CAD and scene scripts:

───

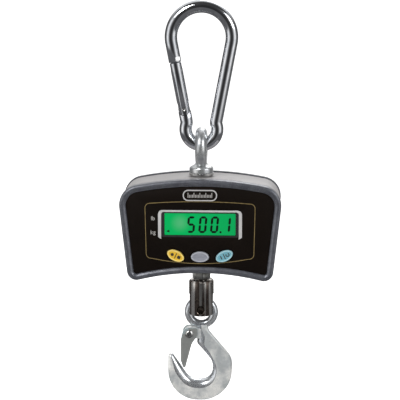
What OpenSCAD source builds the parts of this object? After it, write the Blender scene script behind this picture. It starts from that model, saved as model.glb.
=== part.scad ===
// Digital hanging scale: snap hook, eye bolt, battery-powered case with a
// display and three keys, and a swivel hook with a sprung latch.
// Millimetres, +Z up, front towards -Y. The model is drawn with z = 0 on the
// crown of the case's top face and then moved down so that the origin is the
// hang point, on the inside of the snap hook's top bend.

/* [Case] */
// Width of the case at its widest
case_w = 126; // [118:1:156]
// Height of the case on its centre line
case_h = 74; // [72:1:92]
// Depth of the case from bezel face to rear face
case_d = 52; // [51:0.5:64]
// Lean of the case's sides from vertical, in degrees
side_lean = 6.3; // [4:0.1:7]
// Radius of the arched top edge
top_arch_r = 262; // [200:1:400]
// Radius of the hollow bottom edge
bottom_arch_r = 200; // [180:1:400]
// Radius of the two top corners
top_corner_r = 16; // [12:0.5:18]
// Radius of the two bottom corners
bottom_corner_r = 7.5; // [6:0.5:9]
// Wall of the main housing
case_wall = 4; // [3:0.1:5]
// How far the main housing stands inside the bezel's outline
shell_step = 0.8; // [0.4:0.1:1.5]
// Depth of the front bezel
bezel_d = 7.5; // [7:0.1:9]
// Width of the bezel's rim, seen from the front
bezel_rim = 5.2; // [4.5:0.1:6]
// Depth of the rear cover
cover_d = 5.5; // [5:0.1:7]
// Thickness of each seal
seal_t = 1; // [0.6:0.1:1.5]
// Diameter of the long case screws
case_screw_d = 3; // [2.5:0.1:3.5]

/* [Front panel] */
// How far the panel lies behind the bezel's face
panel_recess = 1.5; // [1:0.1:2]
// Thickness of the front panel
panel_t = 2.5; // [2:0.1:3]
// Width of the display window
window_w = 55.5; // [50:0.5:60]
// Height of the display window
window_h = 17.5; // [15:0.5:20]
// Height of the window's top edge below the top of the case
window_drop = 26.4; // [25:0.1:28]
// Long diameter of each oval key
key_w = 14; // [11.5:0.5:15]
// Short diameter of each oval key
key_h = 8.2; // [7:0.1:9]
// Distance between the keys' centres
key_pitch = 19; // [17.5:0.5:22]
// Tilt of the two outer keys, in degrees
key_tilt = 25; // [15:1:30]
// Height of the middle key above the bottom edge's crown
key_rise = 13.2; // [12.5:0.1:15]
// Travel of each key
key_travel = 0.5; // [0.3:0.1:0.6]
// Width of the plain badge
badge_w = 26.6; // [20:0.1:32]
// Height of the plain badge
badge_h = 8.8; // [6:0.1:9]

/* [Snap hook] */
// Overall length of the snap hook
clip_len = 118; // [112:1:150]
// Diameter of the snap hook's rod
rod_d = 10; // [9:0.1:10.5]
// Radius of the top bend, on the rod's centre line
clip_top_r = 23.7; // [21:0.1:26]
// Radius of the bottom bend, on the rod's centre line
clip_bottom_r = 12.4; // [11:0.1:14]
// Radius of the two neck bends, on the rod's centre line
clip_neck_r = 6; // [5.5:0.1:7]
// Lean of the snap hook's legs from vertical, in degrees
leg_lean = 10.75; // [10:0.05:11]
// Length of the gate from its rivet to its free end
gate_len = 37; // [36:0.5:45]
// Diameter of the gate's rod
gate_d = 9.6; // [8.6:0.1:10]
// Thickness of the tongues at the gate's two ends
tongue_t = 4; // [3:0.1:5]
// Diameter of the gate's rivet
gate_rivet_d = 3; // [2.5:0.1:4]

/* [Eye bolt] */
// Diameter of the eye's bar
eye_bar_d = 9; // [8:0.1:11]
// Diameter of the eye's hole
eye_hole_d = 14; // [13:0.1:18]
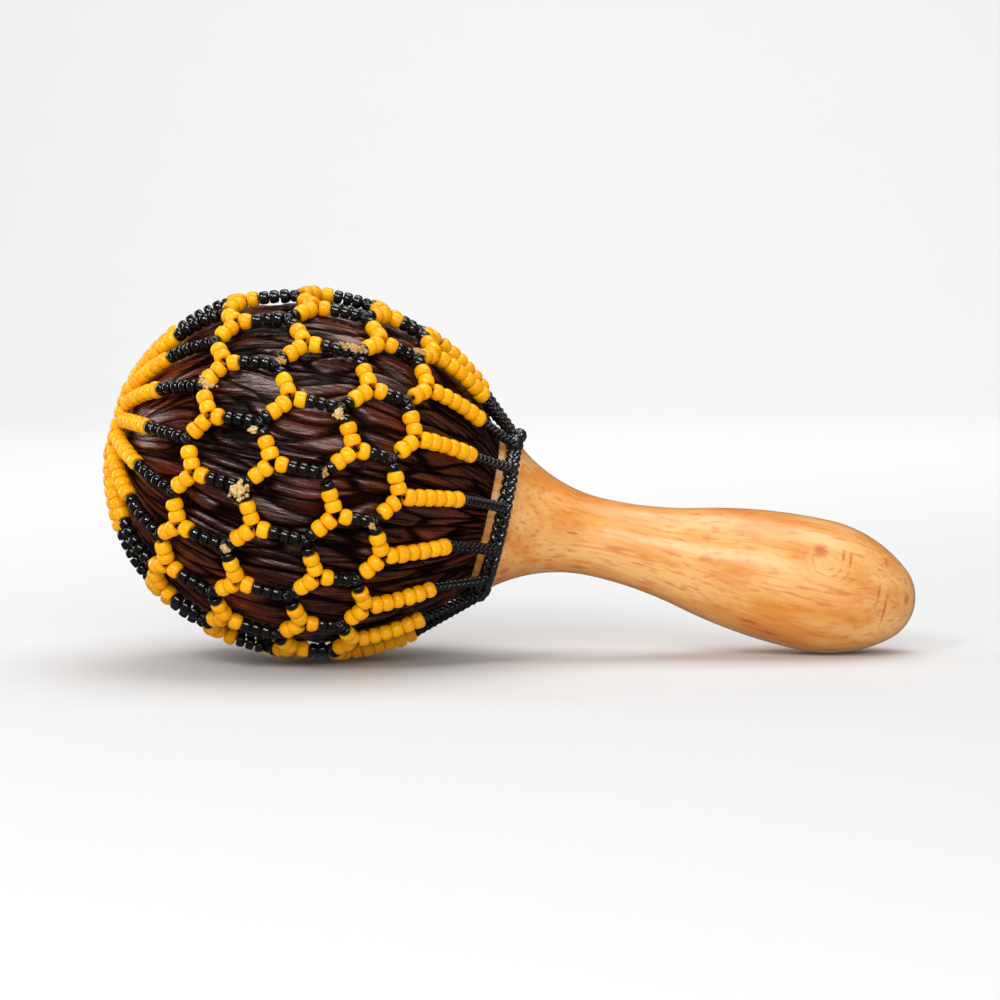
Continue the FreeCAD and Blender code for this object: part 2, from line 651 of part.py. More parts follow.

───

* WHAT YOU SHOULD DO *
The records above are to be copied in full, exactly as written.

* COMPLETED EXERCISE *
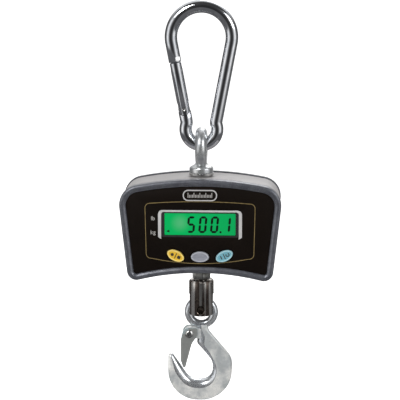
What OpenSCAD source builds the parts of this object? After it, write the Blender scene script behind this picture. It starts from that model, saved as model.glb.
=== part.scad ===
// Digital hanging scale: snap hook, eye bolt, battery-powered case with a
// display and three keys, and a swivel hook with a sprung latch.
// Millimetres, +Z up, front towards -Y. The model is drawn with z = 0 on the
// crown of the case's top face and then moved down so that the origin is the
// hang point, on the inside of the snap hook's top bend.

/* [Case] */
// Width of the case at its widest
case_w = 126; // [118:1:156]
// Height of the case on its centre line
case_h = 74; // [72:1:92]
// Depth of the case from bezel face to rear face
case_d = 52; // [51:0.5:64]
// Lean of the case's sides from vertical, in degrees
side_lean = 6.3; // [4:0.1:7]
// Radius of the arched top edge
top_arch_r = 262; // [200:1:400]
// Radius of the hollow bottom edge
bottom_arch_r = 200; // [180:1:400]
// Radius of the two top corners
top_corner_r = 16; // [12:0.5:18]
// Radius of the two bottom corners
bottom_corner_r = 7.5; // [6:0.5:9]
// Wall of the main housing
case_wall = 4; // [3:0.1:5]
// How far the main housing stands inside the bezel's outline
shell_step = 0.8; // [0.4:0.1:1.5]
// Depth of the front bezel
bezel_d = 7.5; // [7:0.1:9]
// Width of the bezel's rim, seen from the front
bezel_rim = 5.2; // [4.5:0.1:6]
// Depth of the rear cover
cover_d = 5.5; // [5:0.1:7]
// Thickness of each seal
seal_t = 1; // [0.6:0.1:1.5]
// Diameter of the long case screws
case_screw_d = 3; // [2.5:0.1:3.5]

/* [Front panel] */
// How far the panel lies behind the bezel's face
panel_recess = 1.5; // [1:0.1:2]
// Thickness of the front panel
panel_t = 2.5; // [2:0.1:3]
// Width of the display window
window_w = 55.5; // [50:0.5:60]
// Height of the display window
window_h = 17.5; // [15:0.5:20]
// Height of the window's top edge below the top of the case
window_drop = 26.4; // [25:0.1:28]
// Long diameter of each oval key
key_w = 14; // [11.5:0.5:15]
// Short diameter of each oval key
key_h = 8.2; // [7:0.1:9]
// Distance between the keys' centres
key_pitch = 19; // [17.5:0.5:22]
// Tilt of the two outer keys, in degrees
key_tilt = 25; // [15:1:30]
// Height of the middle key above the bottom edge's crown
key_rise = 13.2; // [12.5:0.1:15]
// Travel of each key
key_travel = 0.5; // [0.3:0.1:0.6]
// Width of the plain badge
badge_w = 26.6; // [20:0.1:32]
// Height of the plain badge
badge_h = 8.8; // [6:0.1:9]

/* [Snap hook] */
// Overall length of the snap hook
clip_len = 118; // [112:1:150]
// Diameter of the snap hook's rod
rod_d = 10; // [9:0.1:10.5]
// Radius of the top bend, on the rod's centre line
clip_top_r = 23.7; // [21:0.1:26]
// Radius of the bottom bend, on the rod's centre line
clip_bottom_r = 12.4; // [11:0.1:14]
// Radius of the two neck bends, on the rod's centre line
clip_neck_r = 6; // [5.5:0.1:7]
// Lean of the snap hook's legs from vertical, in degrees
leg_lean = 10.75; // [10:0.05:11]
// Length of the gate from its rivet to its free end
gate_len = 37; // [36:0.5:45]
// Diameter of the gate's rod
gate_d = 9.6; // [8.6:0.1:10]
// Thickness of the tongues at the gate's two ends
tongue_t = 4; // [3:0.1:5]
// Diameter of the gate's rivet
gate_rivet_d = 3; // [2.5:0.1:4]

/* [Eye bolt] */
// Diameter of the eye's bar
eye_bar_d = 9; // [8:0.1:11]
// Diameter of the eye's hole
eye_hole_d = 14; // [13:0.1:18]
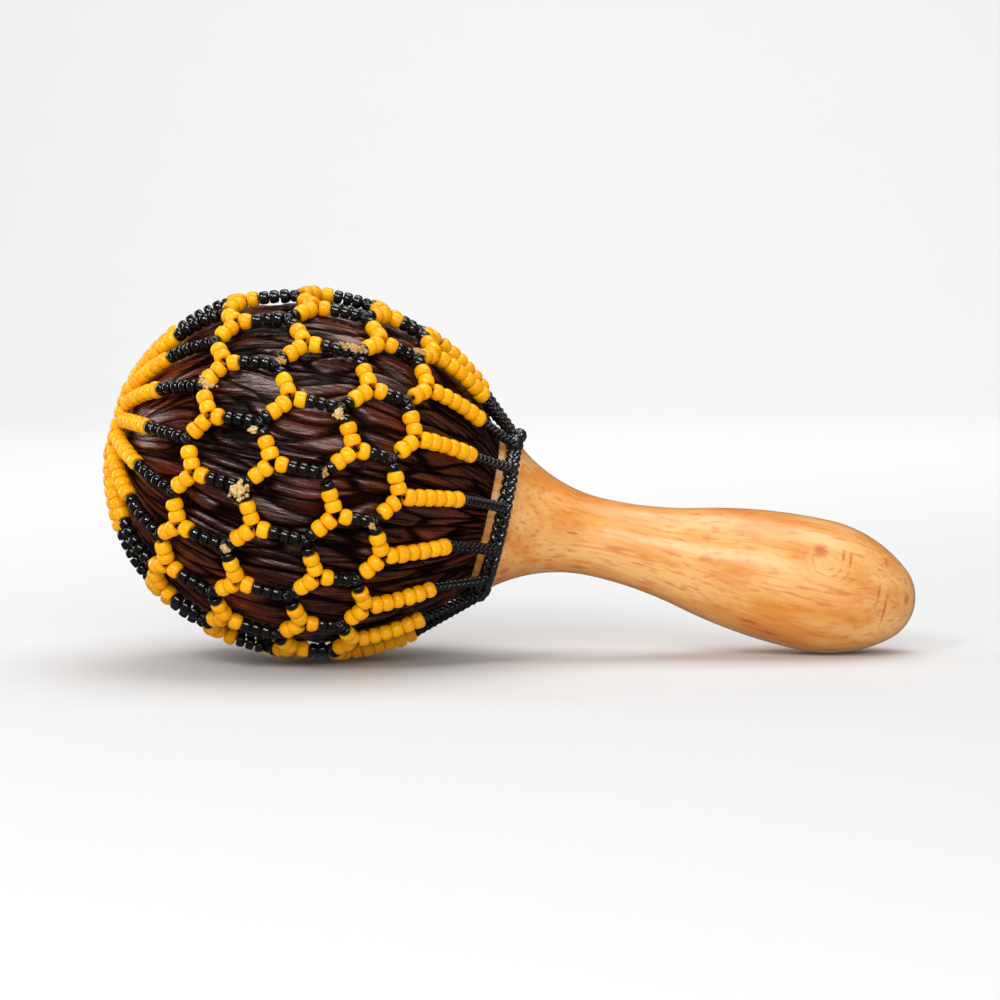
Continue the FreeCAD and Blender code for this object: part 2, from line 651 of part.py. More parts follow.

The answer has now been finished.